Comprising some 100 pieces, including necklaces, bracelets, brooches, earrings and tiaras from the 1920s to the 1960s, the exhibition is the first in which this aspect of the artist’s practice is explored in depth and on its own. Also included are photographs of prominent people wearing individual pieces, among them Anjelica Huston, Georgia O’Keeffe and Peggy Guggenheim. These give a sense of the pieces when worn and of their popularity in artistic circles.
From his earliest days as an artist, Calder’s practice extended beyond the visual arts into many other creative forms, ranging from household objects and toys to buildings and racing cars. He produced more than 1,800 pieces of jewellery, beginning in 1906 when he found copper wire discarded in the street, which he used to adorn his sister’s dolls. His designs were influenced by the human body, the natural world and pure abstract forms, ranging from animals, flowers and vertebrae to zigzags, spirals and arcs. Each piece is hammered, shaped, and composed in a fashion that echoes the artist’s sculptures. The use of non-precious materials and found objects guided his intuitive technique, from his bohemian years of the 1920s and 1930s to the war years. His jewellery was coveted by followers of the Surrealist movement, and today is still much sought after by collectors and museums.
The light, three-dimensional qualities of Calder’s famous sculptures and mobiles are clearly evident in the kinetic and Surrealist shapes of his jewellery, which also reflects his fascination with adornments across a variety of historical periods and cultures. In the necklace The Jealous Husband, c 1940, and The Necklace, c 1942, and many other pieces, Calder repeatedly incorporated the spiral, a late Bronze Age motif, into his jewellery. Similarly, the influence of African tribal art, an interest he shared with many of his contemporaries, is evident in works such as Belt, c 1935, made with fibres from a raffia palm tree, brass wire and wool. Other pieces spell out the initials of the intended wearer, as in the medallion LJC, c 1938, made for his wife Louisa James Calder, and the brooch SD, c 1960, for his daughter Sandra Calder Davidson.
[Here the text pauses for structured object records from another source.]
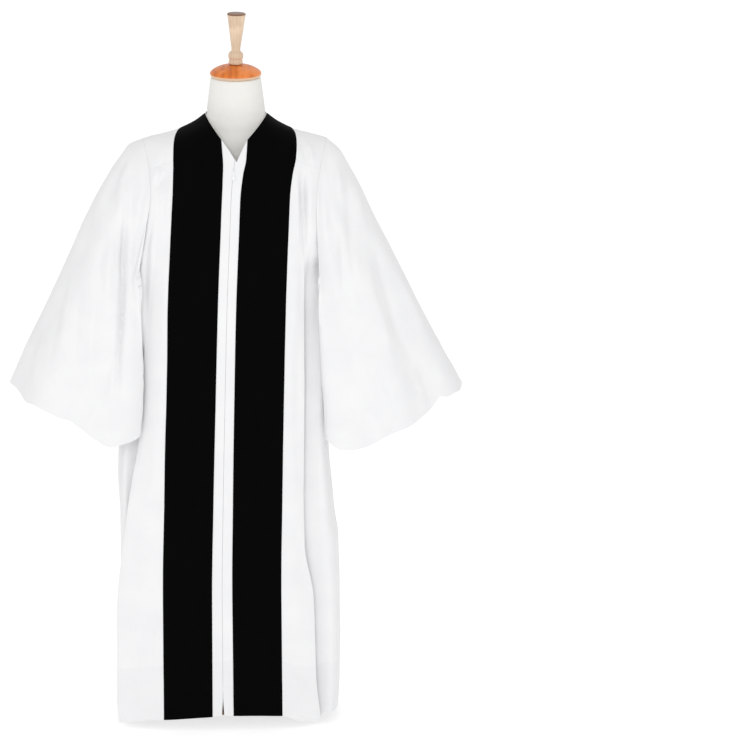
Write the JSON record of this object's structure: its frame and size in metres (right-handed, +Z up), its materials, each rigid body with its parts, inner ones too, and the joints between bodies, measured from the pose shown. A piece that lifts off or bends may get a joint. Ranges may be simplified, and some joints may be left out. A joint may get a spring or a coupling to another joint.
{
  "type": "pulpit robe on dress form",
  "caption": "White open-neck pulpit robe with black velvet front panels, bell sleeves, front zip and fluted back, hanging on a limbless dress form with a wooden neck cap and base.",
  "frame": {"origin": "on the floor, under the middle of the whole object's box", "axes": "+Z up, -Y out of the robe's front, +X towards the wearer's left"},
  "size_m": [1.0129, 0.3257, 1.5966],
  "materials": {
    "white_cloth": "plain weave with a soft sheen",
    "black_velvet": "short pile",
    "form_jersey": "stretched jersey",
    "cap_wood": "stained and varnished",
    "handle_wood": "varnished",
    "base_wood": "dark stain, varnished",
    "zip_plastic": "woven tape and moulded coil",
    "zip_metal": "white enamel on metal"
  },
  "bodies": {
    "robe_on_form": {"back": "white_cloth", "front_right": "white_cloth", "front_left": "white_cloth", "yoke_front_right": "white_cloth", "yoke_front_left": "white_cloth", "yoke_back": "white_cloth", "sleeve_right": "white_cloth", "sleeve_left": "white_cloth", "velvet_right": "black_velvet", "velvet_left": "black_velvet", "zip_tape_right": "zip_plastic", "zip_tape_left": "zip_plastic", "zip_coil": "zip_plastic", "zip_slider": "zip_metal", "form_torso": "form_jersey", "form_cap": "cap_wood", "form_handle": "handle_wood", "form_pole": "base_wood", "form_base": "base_wood"},
    "pull_tab": {"zip_pull": "zip_metal"}
  },
  "joints": [
    {"name": "zip_pull_hinge", "type": "hinge", "parent": "robe_on_form", "child": "pull_tab", "pos_m": [-0.00276, -0.12159, 1.26332], "axis": [-1, 0, 0], "range_deg": [0, 150]}
  ]
}
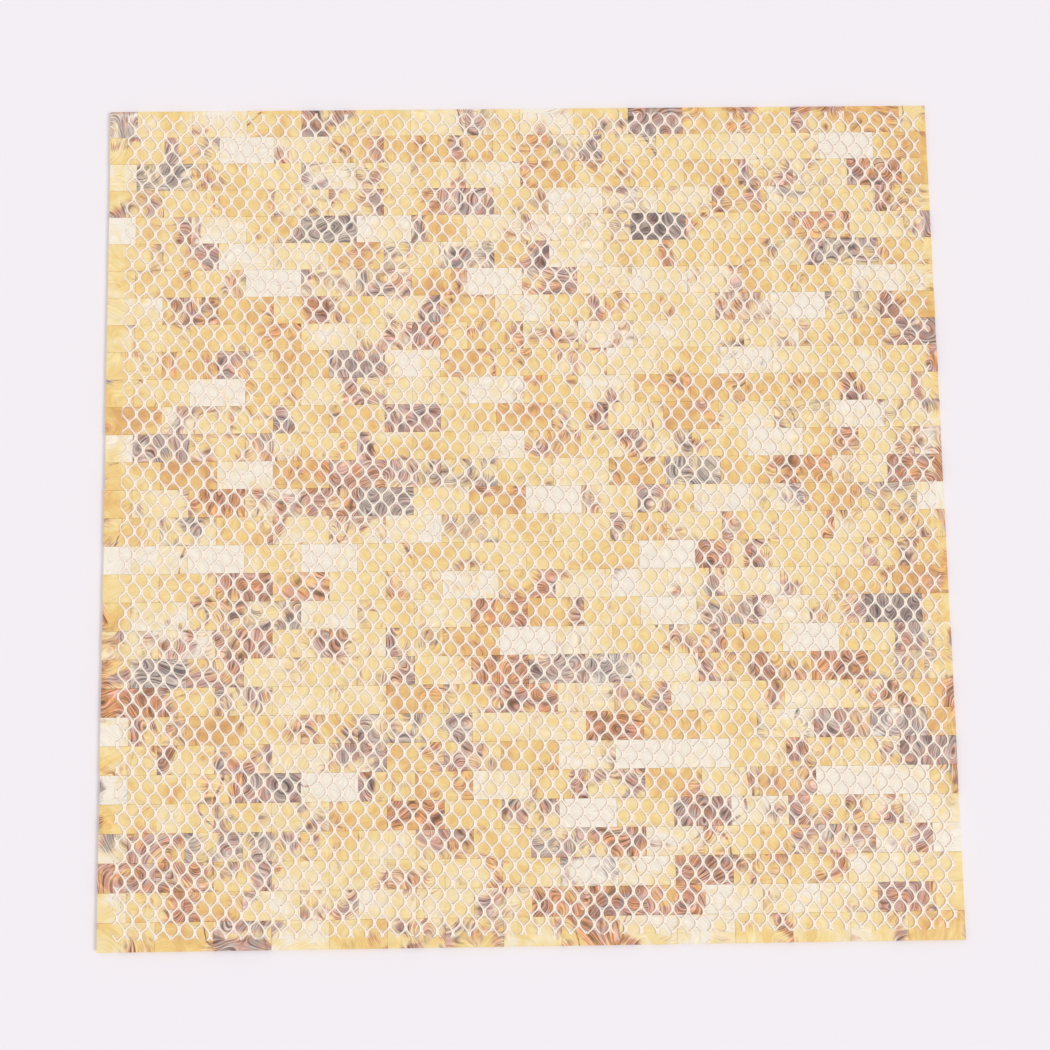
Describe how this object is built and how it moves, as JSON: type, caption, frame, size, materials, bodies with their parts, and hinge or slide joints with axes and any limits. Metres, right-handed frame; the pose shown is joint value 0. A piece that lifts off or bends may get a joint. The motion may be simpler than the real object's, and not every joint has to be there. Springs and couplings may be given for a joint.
{
  "type": "mosaic tile sheet",
  "caption": "Square sheet of golden shell mosaic strips laid edge to edge in running bond, with a white fibre net of hexagonal mesh bonded over the back.",
  "frame": {"origin": "centre of the sheet's polished underside, where it lies on a level floor", "axes": "+X along the courses, to the right in the picture; +Y across them, to the picture's top; +Z out of the net side, up as the sheet lies"},
  "size_m": [0.2998, 0.2998, 0.0024],
  "materials": {
    "shell": "satin, polished shell",
    "net": "glossy bonded fibre thread"
  },
  "bodies": {
    "root": {"shell_course_01": "shell", "shell_course_02": "shell", "shell_course_03": "shell", "shell_course_04": "shell", "shell_course_05": "shell", "shell_course_06": "shell", "shell_course_07": "shell", "shell_course_08": "shell", "shell_course_09": "shell", "shell_course_10": "shell", "shell_course_11": "shell", "shell_course_12": "shell", "shell_course_13": "shell", "shell_course_14": "shell", "shell_course_15": "shell", "shell_course_16": "shell", "shell_course_17": "shell", "shell_course_18": "shell", "shell_course_19": "shell", "shell_course_20": "shell", "shell_course_21": "shell", "shell_course_22": "shell", "shell_course_23": "shell", "shell_course_24": "shell", "shell_course_25": "shell", "shell_course_26": "shell", "shell_course_27": "shell", "shell_course_28": "shell", "shell_course_29": "shell", "shell_course_30": "shell", "net_panel_01": "net", "net_panel_02": "net", "net_panel_03": "net", "net_panel_04": "net", "net_panel_05": "net", "net_panel_06": "net", "net_panel_07": "net", "net_panel_08": "net", "net_panel_09": "net", "net_panel_10": "net", "net_panel_11": "net", "net_panel_12": "net", "net_panel_13": "net", "net_panel_14": "net", "net_panel_15": "net", "net_panel_16": "net", "net_panel_17": "net", "net_panel_18": "net", "net_panel_19": "net", "net_panel_20": "net", "net_panel_21": "net", "net_panel_22": "net", "net_panel_23": "net", "net_panel_24": "net", "net_panel_25": "net", "net_panel_26": "net", "net_panel_27": "net"}
  },
  "joints": []
}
A film of Calder’s performance work Circus, 1926-31, filmed by Carlos Vilardebo in 1961, is shown as part of the exhibition. This presents an assemblage of wire, leather and found objects fashioned into circus performers by Calder and animated by the artist for dedicated performances in Paris and New York.
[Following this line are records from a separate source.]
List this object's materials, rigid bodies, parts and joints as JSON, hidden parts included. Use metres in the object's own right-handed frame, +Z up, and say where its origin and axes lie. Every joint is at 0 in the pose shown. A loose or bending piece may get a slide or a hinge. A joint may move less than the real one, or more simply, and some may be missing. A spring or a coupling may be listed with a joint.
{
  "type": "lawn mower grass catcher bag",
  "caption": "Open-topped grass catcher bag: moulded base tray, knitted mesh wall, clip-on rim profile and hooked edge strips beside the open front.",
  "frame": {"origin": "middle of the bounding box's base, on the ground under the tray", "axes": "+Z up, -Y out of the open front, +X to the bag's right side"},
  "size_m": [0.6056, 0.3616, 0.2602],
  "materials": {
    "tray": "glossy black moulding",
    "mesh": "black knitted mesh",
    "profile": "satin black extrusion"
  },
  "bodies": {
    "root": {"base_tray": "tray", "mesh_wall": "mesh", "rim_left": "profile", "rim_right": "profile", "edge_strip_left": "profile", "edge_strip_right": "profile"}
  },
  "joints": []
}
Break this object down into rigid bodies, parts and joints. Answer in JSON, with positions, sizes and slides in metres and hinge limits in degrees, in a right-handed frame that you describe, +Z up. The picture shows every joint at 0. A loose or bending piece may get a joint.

Calder’s specially designed BMW car, the first of the company’s Art Car series, will be on display in the grounds of IMMA adjacent to the exhibition. As a sculptor who normally devised his own shapes, Calder managed to free himself from the formal structure of the racing car and created a distinctive design using intensive colours and gracefully sweeping surfaces, again echoing his sculptures and mobiles.
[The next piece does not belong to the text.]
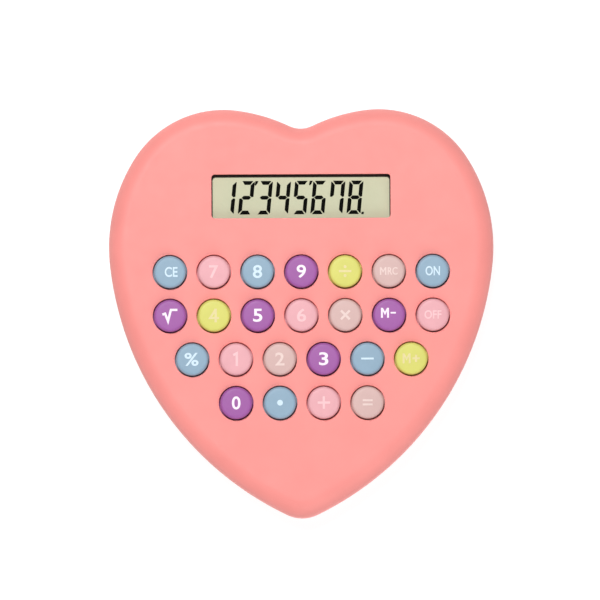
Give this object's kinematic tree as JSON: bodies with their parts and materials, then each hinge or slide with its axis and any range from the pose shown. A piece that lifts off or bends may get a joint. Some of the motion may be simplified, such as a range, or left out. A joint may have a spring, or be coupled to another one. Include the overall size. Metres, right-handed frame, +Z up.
{
  "type": "desk calculator",
  "caption": "Heart-shaped desk calculator with a segment display over rows of round sprung keys, run from a button cell under a coin-turned cover.",
  "frame": {"origin": "on the desk, under the middle of the heart's bounding box", "axes": "+X to the right as the calculator is read, +Y away from the user towards the display and the cleft, +Z up out of the face"},
  "size_m": [0.12, 0.1276, 0.0182],
  "materials": {
    "case_pink": "satin moulded plastic",
    "key_pink": "satin",
    "key_blue": "satin",
    "key_purple": "satin",
    "key_yellow": "satin",
    "key_beige": "satin",
    "clear_window": "clear, polished",
    "lcd_film": "greenish grey, low sheen",
    "lcd_glass": "clear",
    "white_plastic": "plain moulded",
    "dark_rubber": "soft",
    "board_green": "solder resist",
    "black_epoxy": "glossy blob",
    "capacitor_brown": "plain",
    "resistor_tan": "plain",
    "mat_rubber": "translucent white silicone",
    "screw_steel": "nickel plated",
    "foot_rubber": "dark grey rubber",
    "cell_steel": "bright can",
    "contact_brass": "plated spring strip",
    "lead_red": "vinyl",
    "lead_black": "vinyl"
  },
  "bodies": {
    "case": {"front_shell": "case_pink", "rear_shell": "case_pink", "display_lens": "clear_window", "window_gasket": "dark_rubber", "lcd_front_polariser": "lcd_film", "lcd_front_glass": "lcd_glass", "lcd_rear_glass": "lcd_glass", "lcd_rear_polariser": "lcd_film", "lcd_frame": "white_plastic", "zebra_strip": "dark_rubber", "main_board": "board_green", "chip_blob": "black_epoxy", "capacitors": "capacitor_brown", "resistor": "resistor_tan", "rubber_mat": "mat_rubber", "board_screws": "screw_steel", "case_screws": "screw_steel", "rubber_feet": "foot_rubber", "battery_cell": "cell_steel", "contact_positive": "contact_brass", "contact_negative": "contact_brass", "lead_positive": "lead_red", "lead_negative": "lead_black"},
    "battery_cover": {"battery_cover": "case_pink"},
    "key_ce": {"key_ce": "key_blue"},
    "key_7": {"key_7": "key_pink"},
    "key_8": {"key_8": "key_blue"},
    "key_9": {"key_9": "key_purple"},
    "key_divide": {"key_divide": "key_yellow"},
    "key_mrc": {"key_mrc": "key_beige"},
    "key_on": {"key_on": "key_blue"},
    "key_sqrt": {"key_sqrt": "key_purple"},
    "key_4": {"key_4": "key_yellow"},
    "key_5": {"key_5": "key_purple"},
    "key_6": {"key_6": "key_pink"},
    "key_multiply": {"key_multiply": "key_beige"},
    "key_m_minus": {"key_m_minus": "key_purple"},
    "key_off": {"key_off": "key_pink"},
    "key_percent": {"key_percent": "key_blue"},
    "key_1": {"key_1": "key_pink"},
    "key_2": {"key_2": "key_beige"},
    "key_3": {"key_3": "key_purple"},
    "key_minus": {"key_minus": "key_blue"},
    "key_m_plus": {"key_m_plus": "key_yellow"},
    "key_0": {"key_0": "key_purple"},
    "key_point": {"key_point": "key_blue"},
    "key_plus": {"key_plus": "key_pink"},
    "key_equals": {"key_equals": "key_beige"}
  },
  "joints": [
    {"name": "key_ce_press", "type": "slide", "parent": "case", "child": "key_ce", "axis": [0, 0, -1], "range_m": [0, 0.0012], "stiffness_N_per_m": 400, "springref_m": -0.0008, "deforming": ["rubber_mat"]},
    {"name": "key_7_press", "type": "slide", "parent": "case", "child": "key_7", "axis": [0, 0, -1], "range_m": [0, 0.0012], "stiffness_N_per_m": 400, "springref_m": -0.0008, "deforming": ["rubber_mat"]},
    {"name": "key_8_press", "type": "slide", "parent": "case", "child": "key_8", "axis": [0, 0, -1], "range_m": [0, 0.0012], "stiffness_N_per_m": 400, "springref_m": -0.0008, "deforming": ["rubber_mat"]},
    {"name": "key_9_press", "type": "slide", "parent": "case", "child": "key_9", "axis": [0, 0, -1], "range_m": [0, 0.0012], "stiffness_N_per_m": 400, "springref_m": -0.0008, "deforming": ["rubber_mat"]},
    {"name": "key_divide_press", "type": "slide", "parent": "case", "child": "key_divide", "axis": [0, 0, -1], "range_m": [0, 0.0012], "stiffness_N_per_m": 400, "springref_m": -0.0008, "deforming": ["rubber_mat"]},
    {"name": "key_mrc_press", "type": "slide", "parent": "case", "child": "key_mrc", "axis": [0, 0, -1], "range_m": [0, 0.0012], "stiffness_N_per_m": 400, "springref_m": -0.0008, "deforming": ["rubber_mat"]},
    {"name": "key_on_press", "type": "slide", "parent": "case", "child": "key_on", "axis": [0, 0, -1], "range_m": [0, 0.0012], "stiffness_N_per_m": 400, "springref_m": -0.0008, "deforming": ["rubber_mat"]},
    {"name": "key_sqrt_press", "type": "slide", "parent": "case", "child": "key_sqrt", "axis": [0, 0, -1], "range_m": [0, 0.0012], "stiffness_N_per_m": 400, "springref_m": -0.0008, "deforming": ["rubber_mat"]},
    {"name": "key_4_press", "type": "slide", "parent": "case", "child": "key_4", "axis": [0, 0, -1], "range_m": [0, 0.0012], "stiffness_N_per_m": 400, "springref_m": -0.0008, "deforming": ["rubber_mat"]},
    {"name": "key_5_press", "type": "slide", "parent": "case", "child": "key_5", "axis": [0, 0, -1], "range_m": [0, 0.0012], "stiffness_N_per_m": 400, "springref_m": -0.0008, "deforming": ["rubber_mat"]},
    {"name": "key_6_press", "type": "slide", "parent": "case", "child": "key_6", "axis": [0, 0, -1], "range_m": [0, 0.0012], "stiffness_N_per_m": 400, "springref_m": -0.0008, "deforming": ["rubber_mat"]},
    {"name": "key_multiply_press", "type": "slide", "parent": "case", "child": "key_multiply", "axis": [0, 0, -1], "range_m": [0, 0.0012], "stiffness_N_per_m": 400, "springref_m": -0.0008, "deforming": ["rubber_mat"]},
    {"name": "key_m_minus_press", "type": "slide", "parent": "case", "child": "key_m_minus", "axis": [0, 0, -1], "range_m": [0, 0.0012], "stiffness_N_per_m": 400, "springref_m": -0.0008, "deforming": ["rubber_mat"]},
    {"name": "key_off_press", "type": "slide", "parent": "case", "child": "key_off", "axis": [0, 0, -1], "range_m": [0, 0.0012], "stiffness_N_per_m": 400, "springref_m": -0.0008, "deforming": ["rubber_mat"]},
    {"name": "key_percent_press", "type": "slide", "parent": "case", "child": "key_percent", "axis": [0, 0, -1], "range_m": [0, 0.0012], "stiffness_N_per_m": 400, "springref_m": -0.0008, "deforming": ["rubber_mat"]},
    {"name": "key_1_press", "type": "slide", "parent": "case", "child": "key_1", "axis": [0, 0, -1], "range_m": [0, 0.0012], "stiffness_N_per_m": 400, "springref_m": -0.0008, "deforming": ["rubber_mat"]},
    {"name": "key_2_press", "type": "slide", "parent": "case", "child": "key_2", "axis": [0, 0, -1], "range_m": [0, 0.0012], "stiffness_N_per_m": 400, "springref_m": -0.0008, "deforming": ["rubber_mat"]},
    {"name": "key_3_press", "type": "slide", "parent": "case", "child": "key_3", "axis": [0, 0, -1], "range_m": [0, 0.0012], "stiffness_N_per_m": 400, "springref_m": -0.0008, "deforming": ["rubber_mat"]},
    {"name": "key_minus_press", "type": "slide", "parent": "case", "child": "key_minus", "axis": [0, 0, -1], "range_m": [0, 0.0012], "stiffness_N_per_m": 400, "springref_m": -0.0008, "deforming": ["rubber_mat"]},
    {"name": "key_m_plus_press", "type": "slide", "parent": "case", "child": "key_m_plus", "axis": [0, 0, -1], "range_m": [0, 0.0012], "stiffness_N_per_m": 400, "springref_m": -0.0008, "deforming": ["rubber_mat"]},
    {"name": "key_0_press", "type": "slide", "parent": "case", "child": "key_0", "axis": [0, 0, -1], "range_m": [0, 0.0012], "stiffness_N_per_m": 400, "springref_m": -0.0008, "deforming": ["rubber_mat"]},
    {"name": "key_point_press", "type": "slide", "parent": "case", "child": "key_point", "axis": [0, 0, -1], "range_m": [0, 0.0012], "stiffness_N_per_m": 400, "springref_m": -0.0008, "deforming": ["rubber_mat"]},
    {"name": "key_plus_press", "type": "slide", "parent": "case", "child": "key_plus", "axis": [0, 0, -1], "range_m": [0, 0.0012], "stiffness_N_per_m": 400, "springref_m": -0.0008, "deforming": ["rubber_mat"]},
    {"name": "key_equals_press", "type": "slide", "parent": "case", "child": "key_equals", "axis": [0, 0, -1], "range_m": [0, 0.0012], "stiffness_N_per_m": 400, "springref_m": -0.0008, "deforming": ["rubber_mat"]},
    {"name": "battery_cover_turn", "type": "hinge", "parent": "case", "child": "battery_cover", "pos_m": [0, 0.041, 0.001], "axis": [0, 0, 1], "range_deg": [0, 45]}
  ]
}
Alexander Calder was born in Lawnton, Pennsylvania, in 1898. He attended classes at the Art Students League, New York, from 1923 to 1926 and made his first wire sculpture in 1925. Calder developed this new method of sculpting by bending and twisting wire – essentially “drawing” three-dimensional figures in space. He is renowned for his striking mobiles, whose suspended, abstract elements move and balance in changing harmony. Calder also made large outdoor sculptures from bolted sheet steel for public buildings and spaces – such as Cactus provisoire, 1967, in Trinity College Dublin – and was a noted book illustrator and stage set designer. He died in 1976 in New York.
The exhibition is co-organised by the Norton Museum of Art, West Palm Beach, Florida, and the Calder Foundation, New York. It was previously presented at the Norton Museum of Art, the Philadelphia Museum of Art and the Metropolitan Museum of Art, New York.
A substantial book, published by the Calder Foundation, Calder Jewelry, features more than 450 bracelets, brooches, necklaces and rings, photographed in still life by photographer Maria Robledo. Essays by Mark Rosenthal, Adjunct Curator, Contemporary Art, Norton Museum of Art and Detroit Institute of Arts, and Jane Adlin, Associate Curator, Department of 19th-century Modern and Contemporary Art, The Metropolitan Museum of Art, New York, discuss the relationship of these objects to the artist’s other endeavours and in relation to the history of adornment. Other authors include Alexander S.C. Rower, and artist Holton Rower, grandsons of Alexander Calder.
Admission charges: €5.00, concessions €3.00. Admission free for under-18s, those in full-time education and on organised Museum programmes and IMMA members. Admission free for all on Fridays.